Upgrading Query Insights to Metal

By Rafer Hazen | March 11, 2025

Since PlanetScale Metal is now generally available, I wanted to share a post describing our experience migrating the PlanetScale database that powers the Query Insights feature to Metal.

Data collection in Query Insights

First, a bit about how we collect the data for Query Insights. The basic steps are:

Collect query-pattern telemetry from the Vitess layer of your PlanetScale database
Publish the data to Kafka
Consume the data from Kafka and write to several MySQL tables, aggregated by time.

The primary scalability concern in the Query Insights pipeline is ensuring that we can process and write data to the database quickly enough to keep up with the inbound volume. To accomplish this, we read Kafka messages in batches, coalesce data in memory to avoid unnecessary writes, and hand the writes off to a thread pool in each Kafka consumer.
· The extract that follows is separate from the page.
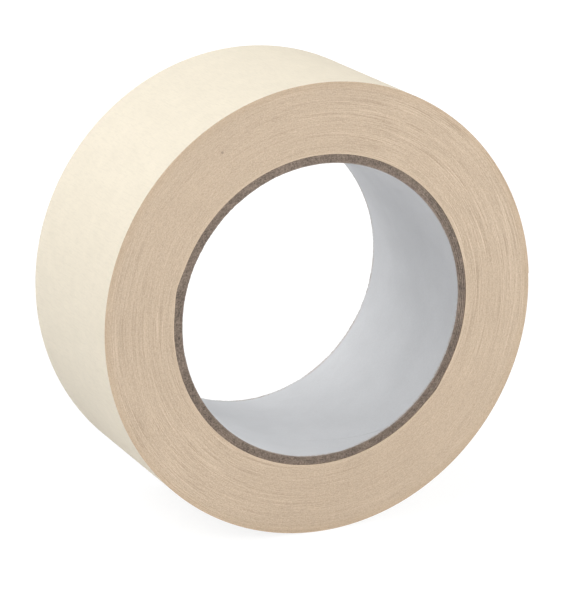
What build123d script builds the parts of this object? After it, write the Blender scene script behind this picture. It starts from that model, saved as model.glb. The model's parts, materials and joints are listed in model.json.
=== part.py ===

Pre-Metal: Write-heavy with provisioned IOPS

The result is that the Query Insights database is very write-heavy. As of this writing, we execute approximately 10k UPDATE/INSERT statements per second. These writes come from 32 consumer processes, each with 25 writer threads for a total max concurrency of 800 threads.

The Query Insights PlanetScale database has 8 shards and, prior to our upgrade to Metal, we'd had to provision more IOPS to the EBS volumes backing MySQL in our sharded keyspace to keep up with the telemetry volume. Since this workload had demonstrated a sensitivity to I/O latency, we figured it would be a good candidate for upgrading to Metal.

Performance improvements after migrating to Metal

To do this, we picked 1 of our 8 MySQL shards, the busiest one, to upgrade first.

The following graphs show the query latency at various percentiles. The lines shows the latency for the 8 primaries of the Insights database. The purple line corresponds to our busiest shard, which was upgraded to Metal around 19:35.

Insights Metal Upgrade Shard Latency P50

Insights Metal Upgrade Shard Latency P90

Insights Metal Upgrade Shard Latency P95

Insights Metal Upgrade Shard Latency P99

Upgrading a test shard to Metal causes a substantial decrease in latency across all the measured percentiles. After the Metal upgrade, our busiest shard with the highest latencies started executing queries faster than the other shards by a significant margin.

After letting the first upgrade soak for a few days, we upgraded the remaining shards and saw nearly identical improvement in performance.

Without making any changes to our application, architecture, or sharding configuration, we were able to realize substantial performance improvements by upgrading to PlanetScale Metal. This resulted in a lower average backlog in our Kafka consumers, and has given us additional capacity to handle increasing message volume in the future.